In 2008 the Harbour Master was involved in a tackle which resulted in the rival seagull mascot from Auckland breaking his leg.

=== Kit and sponsors ===
North Harbour apparel is supplied by Paladin Sports, who are a Major Partner. North Harbour's other Major Partners have been:

- Go Media (Principal Partner)

- CMP Construction

- NHR Group

- Merlin

- Exedy

- Kennards Hire

- North Harbour Ford

- Barfoot & Thompson

- McDonald's

- Gallagher Insurance

== Super Rugby ==
North Harbour is one of three provinces included in the Blues franchise who play in the Super Rugby competition; their players are eligible to be picked by the Blues without relying on player drafting.

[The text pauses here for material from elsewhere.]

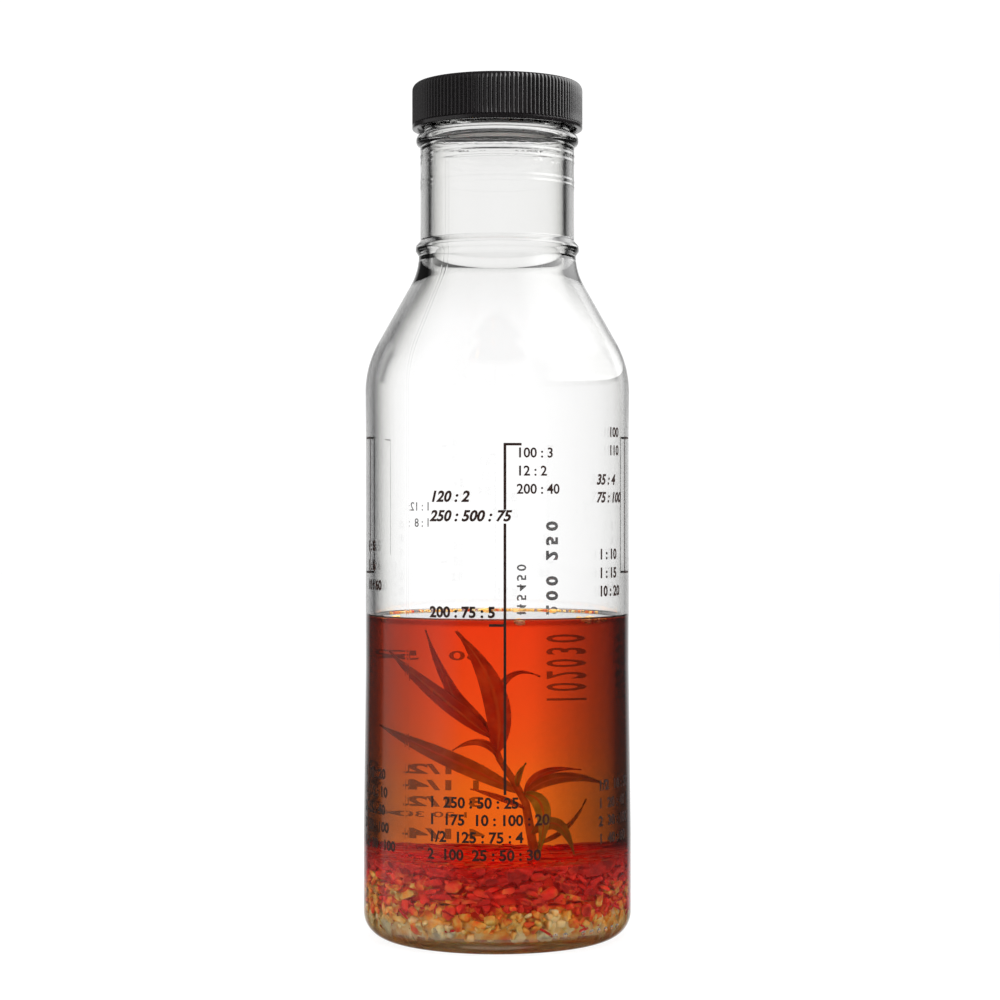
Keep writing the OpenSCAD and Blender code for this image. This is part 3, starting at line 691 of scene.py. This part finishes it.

At the beginning of Super Rugby, North Harbour was part of the Chiefs franchise as a combined team of Auckland and North Harbour was thought to be unfair by the NZRU; Auckland and North Harbour collectively had a large percentage of the All Blacks of the time. Later however, North Harbour along with Northland were 'swapped' for Counties Manukau and Thames Valley, thus joined the Blues.

Prior to the professionalisation of rugby, North Harbour competed as a stand-alone union in the predecessor to Super Rugby, the Super 10 competition, in 1993, 1994 and 1995.